Entries with model source code:

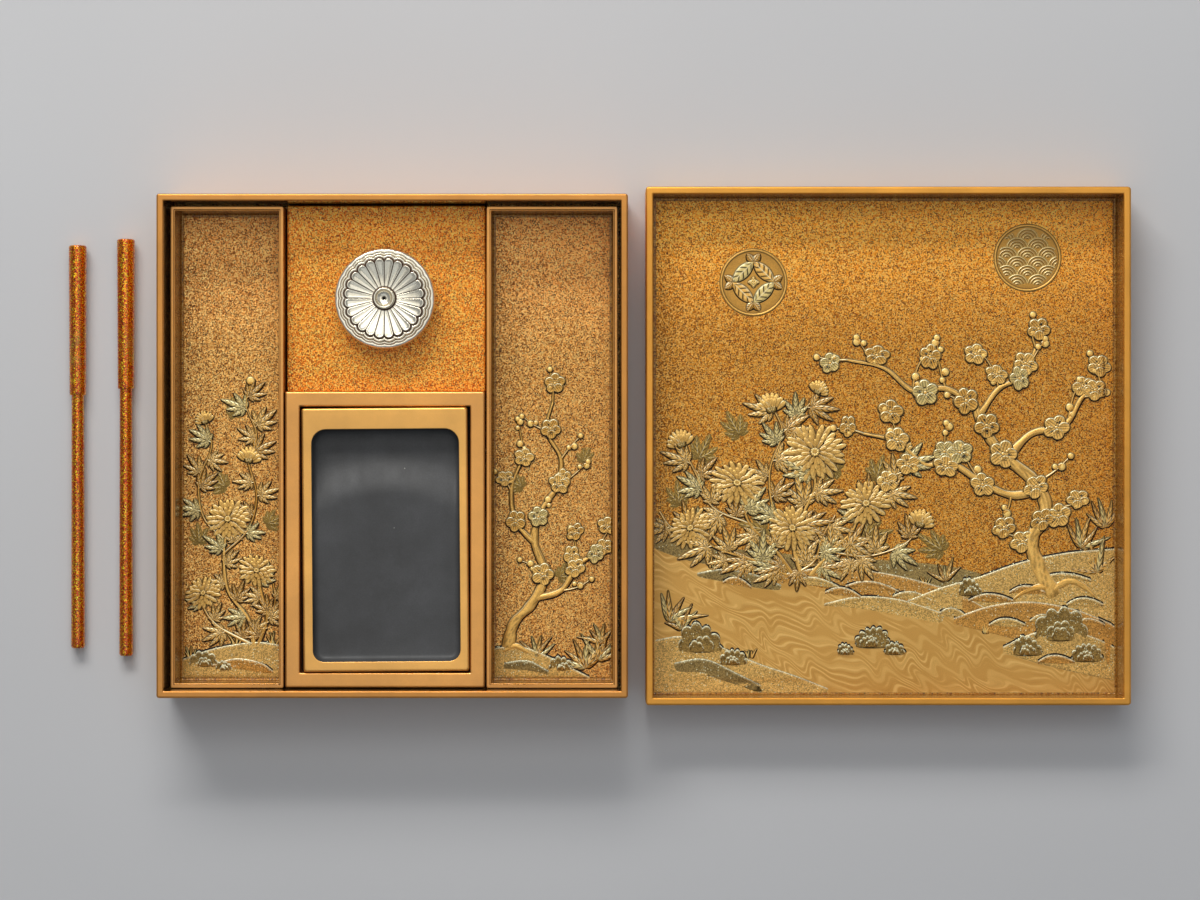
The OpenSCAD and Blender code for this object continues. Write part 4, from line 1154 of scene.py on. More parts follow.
def roundel(R, x, y, r, kind):
    """Ring with a plain geometric filling."""
    a = np.linspace(0, 2 * PI, 73)[:-1]
    rho = np.array([r + 0.3, r, r - 0.18, r - 0.55, r - 0.95, r - 1.15, r - 1.25, r - 1.6, r - 4.0, r * 0.35, 0.05])
    h = np.array([0.0, 0.0, 0.42, 0.50, 0.42, 0.12, 0.10, 0.12, 0.10, 0.10, 0.10])
    dk = np.array([0.5, 0.95, 0.15, 0, 0.1, 0.9, 0.8, 0.25, 0.12, 0.1, 0.1])
    X, Y = x + rho[:, None] * np.cos(a), y + rho[:, None] * np.sin(a)
    C = np.where((rho > r - 1.0)[:, None, None], GOLD, GOLD_DEEP * 0.92)
    R.grid(X, Y, np.broadcast_to(h[:, None] + 0.012, X.shape).copy(), blend_to(np.broadcast_to(C, X.shape + (3,)), DARK, np.broadcast_to(dk[:, None], X.shape)), wrap=True)
    if kind == "rings":
        q = r * 0.62
        for i in range(4):
            ca = 45 + 90 * i
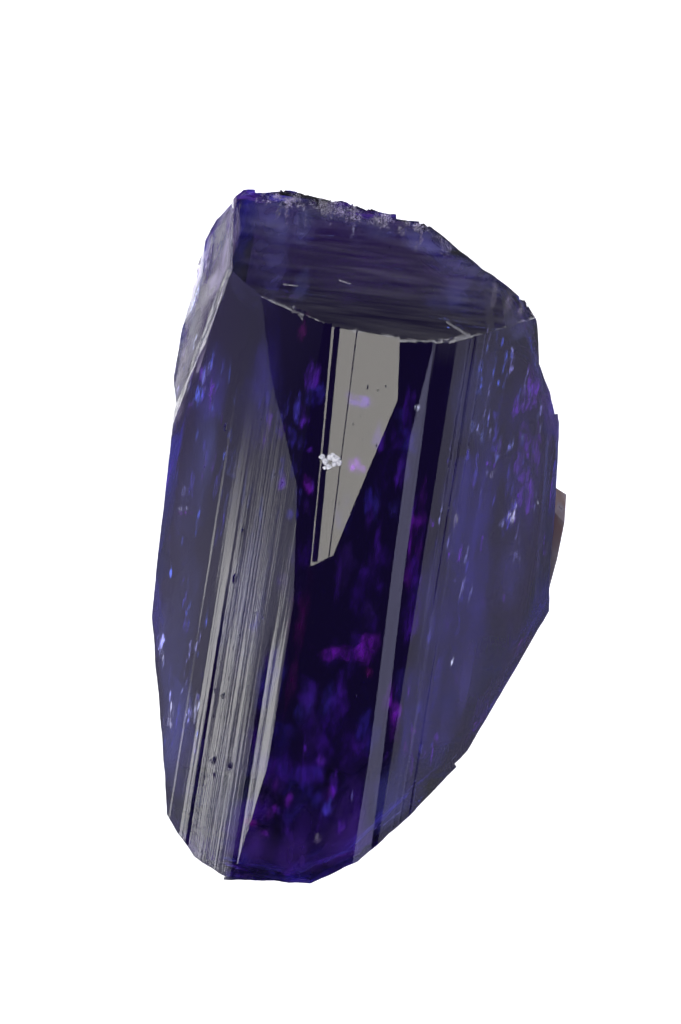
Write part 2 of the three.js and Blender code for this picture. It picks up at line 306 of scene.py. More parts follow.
NOTCHES = (
    Notch("mirror_facet", (
        Cut("mirror", (-0.1, 3.05, 14.007), (-0.0685, 0.0287, 1.0)),
        Cut("mirror_wall", (0.62, 8.1, 14.0), (-0.9925, -0.122, 0)),
        Cut("mirror_tip", (-1.61, -1.28, 14.0), (-0.573, 0.819, 0)),
        Cut("mirror_left", (-2.38, 4.1, 14.0), (0.9976, 0.0698, 0)),
    )),
    Notch("dark_facet", (
        Cut("dark", (-6.18, 10.46, 12.57), (-0.2876, 0.0509, 1.0)),
        Cut("dark_wall", (-2.36, 4.1, 14.0), (-0.9976, -0.0698, 0)),
    )),
    Notch("dark_trench", (
        Cut("trench", (-2.3, -1.3, 14.035), (0.0, 0.05, 1.0)),
        Cut("trench_wall", (-2.36, 4.1, 14.0), (-0.9976, -0.0698, 0)),
    )),
    Notch("left_ledge_high", (
        Cut("flank", (-7.75, 11.5, 11.53), (-0.969, 0.191, 0.156), Relief.SHARDS, 0.05, 0.25),
        Cut("flank_low", (-7.75, 11.5, 11.53), (-0.985, -0.03, 0.139), Relief.CLEAVED, 0.012, 0.1),
        Cut("ledge", (-8.2, 11.6, 8.6), (-0.7, 0.15, 0.7), Relief.CLEAVED, 0.06, 0.6),
    )),
    Notch("left_ledge_low", (
        Cut("flank", (-9.0, 11.6, 8.4), (-0.969, 0.2, 0.17), Relief.SHARDS, 0.06, 0.5),
        Cut("flank_low", (-9.1, 11.6, 8.4), (-0.985, -0.03, 0.17), Relief.SHARDS, 0.05, 0.3),
        Cut("ledge", (-8.9, 11.6, 6.0), (-0.75, 0.15, 0.64), Relief.CLEAVED, 0.06, 0.6),
    )),
    Notch("left_foot", (
        Cut("wall", (-9.28, 1.5, 9.5), (-0.998, -0.05, -0.03), Relief.CLEAVED, 0.05, 0.35),
        Cut("roof", (-9.3, 4.3, 9.5), (-0.965, -0.261, -0.02), Relief.CLEAVED, 0.03, 0.6),
    )),
    Notch("right_hollow", (
        Cut("wall", (6.9, 10.1, 12.0), (0.974, 0.225, -0.06), Relief.CLEAVED, 0.05, 0.6),
        Cut("floor", (7.3, 9.0, 12.0), (0.842, 0.54, -0.06), Relief.CLEAVED, 0.05, 0.6),
    )),
    Notch("left_cleavage", (
        Cut("wall", (-7.7, -6.0, 4.6), (-1, 0.03, 0.06), Relief.CLEAVED, 0.05, 0.4),
        Cut("roof", (-8.6, -6.0, 3.6), (0.2, 0.06, -0.98), Relief.CLEAVED, 0.05, 0.8),
        Cut("end", (-8.6, -0.6, 6.0), (-0.35, -0.93, -0.1), Relief.HACKLY, 0.06, 1.0),
    )),
    Notch("right_cleavage", (
        Cut("wall", (6.1, -7.0, 6.0), (0.99, -0.1, -0.1), Relief.CLEAVED, 0.05, 0.4),
        Cut("roof", (6.7, -7.0, 5.2), (0.2, -0.1, -0.97), Relief.CLEAVED, 0.05, 0.8),
        Cut("end", (7.0, -3.4, 6.0), (0.5, -0.85, 0.15), Relief.HACKLY, 0.06, 1.0),
    )),
    Notch("right_step", (
        Cut("wall", (7.0, 9.4, 8.0), (0.97, 0.2, -0.1), Relief.CLEAVED, 0.05, 0.5),
        Cut("roof", (7.0, 9.4, 8.6), (0.2, 0.25, -0.95), Relief.CLEAVED, 0.05, 0.8),
        Cut("end", (7.4, 6.4, 5.0), (0.3, 0.95, 0.1), Relief.HACKLY, 0.06, 1.0),
    )),
)

GROOVES = (
    Groove((-2.51, 9.9, 13.605), (-1.82, -1.3, 13.98), 0.27, 3.5),
    Groove((-1.57, 9.9, 13.675), (-1.2, -1.3, 14.025), 0.05, 3.5),
    Groove((4.58, 10.5, 13.19), (4.07, 12.75, 11.25), 0.36, -3.0),
    Groove((5.55, 10.8, 13.0), (5.05, 12.6, 11.45), 0.6, -3.0),
)

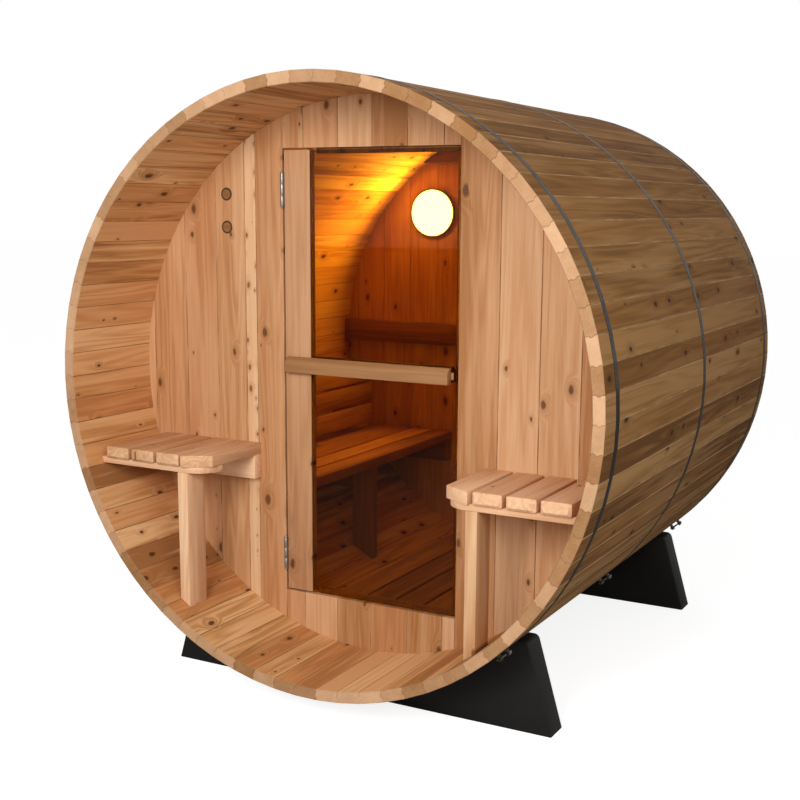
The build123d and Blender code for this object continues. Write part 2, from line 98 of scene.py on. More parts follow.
class StaveSlot(IntEnum):
    """The material slots of a stave."""

    OUTSIDE = 0
    INSIDE = 1
    END = 2
    JOINT = 3
    # EDGE: the staves' eased outer edges, painted pale as a highlight on the bevel.
    EDGE = 4


# ---------------------------------------------------------------- the bench: how pieces are shaped


def choose_only(piece: Optional[Piece]) -> None:
    """Deselect everything, then select one piece, if there is one."""
    bpy.ops.object.select_all(action="DESELECT")
    if piece is not None:
        piece.select_set(True)
        bpy.context.view_layer.objects.active = piece


@contextmanager
def editing(piece: Piece, mode: str = "VERT", everything: bool = False) -> Iterator[None]:
    """Open one piece in edit mode, and close it again.

    Args:
        piece: The piece to edit.
        mode: VERT, EDGE or FACE, the kind of element that is selected.
        everything: Whether the whole mesh is selected first.
    """
    choose_only(piece)
    bpy.context.tool_settings.mesh_select_mode = (mode == "VERT", mode == "EDGE", mode == "FACE")
    bpy.ops.object.mode_set(mode="EDIT")
    if everything:
        bpy.ops.mesh.select_all(action="SELECT")
    yield
    bpy.ops.object.mode_set(mode="OBJECT")


def pick_vertices(piece: Piece, test: Callable[[Vector], bool]) -> None:
    """Select the vertices whose place passes a test, and nothing else."""
    for face in piece.data.polygons:
        face.select = False
    for edge in piece.data.edges:
        edge.select = False
    for vertex in piece.data.vertices:
        vertex.select = test(vertex.co)


def pick_edges(piece: Piece, test: Callable[[Vector, Vector], bool]) -> None:
    """Select the edges whose two ends pass a test, and nothing else."""
    pick_vertices(piece, lambda place: False)
    for edge in piece.data.edges:
        ends = [piece.data.vertices[index] for index in edge.vertices]
        if test(ends[0].co, ends[1].co):
            edge.select = True
            ends[0].select = ends[1].select = True


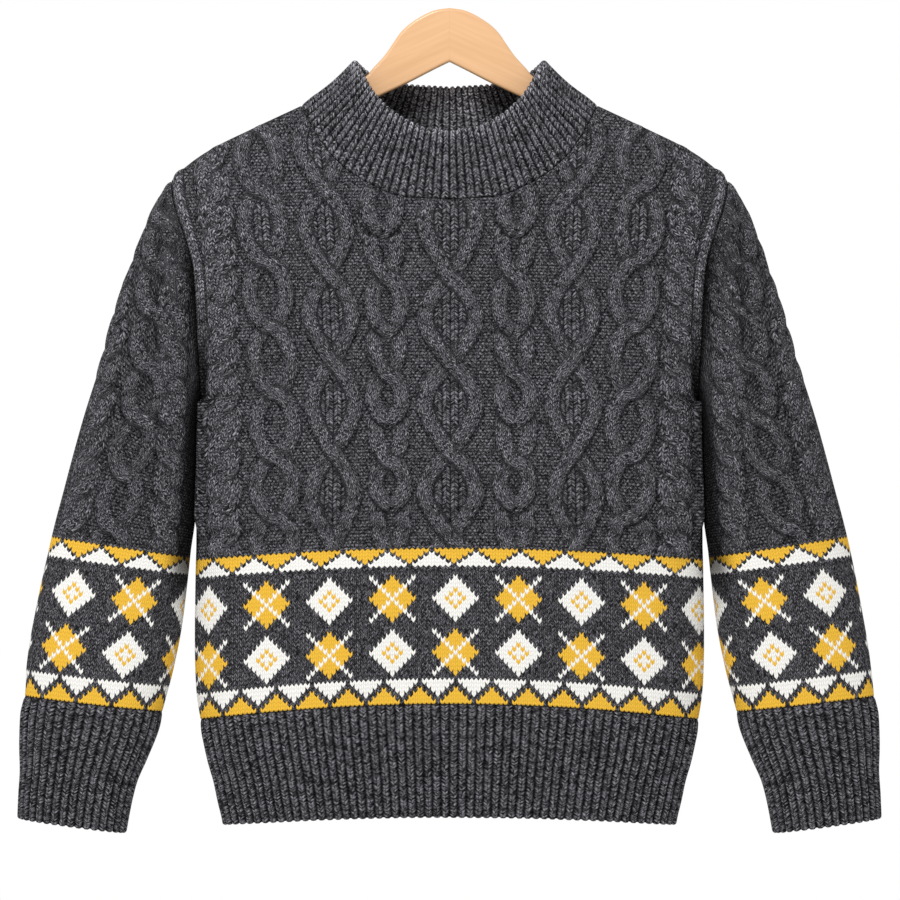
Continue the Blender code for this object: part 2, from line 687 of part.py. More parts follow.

#### Exercise brief
Spot every line that holds "from" and copy it.

#### Result of the exercise
The OpenSCAD and Blender code for this object continues. Write part 4, from line 1154 of scene.py on. More parts follow.
The build123d and Blender code for this object continues. Write part 2, from line 98 of scene.py on. More parts follow.
Continue the Blender code for this object: part 2, from line 687 of part.py. More parts follow.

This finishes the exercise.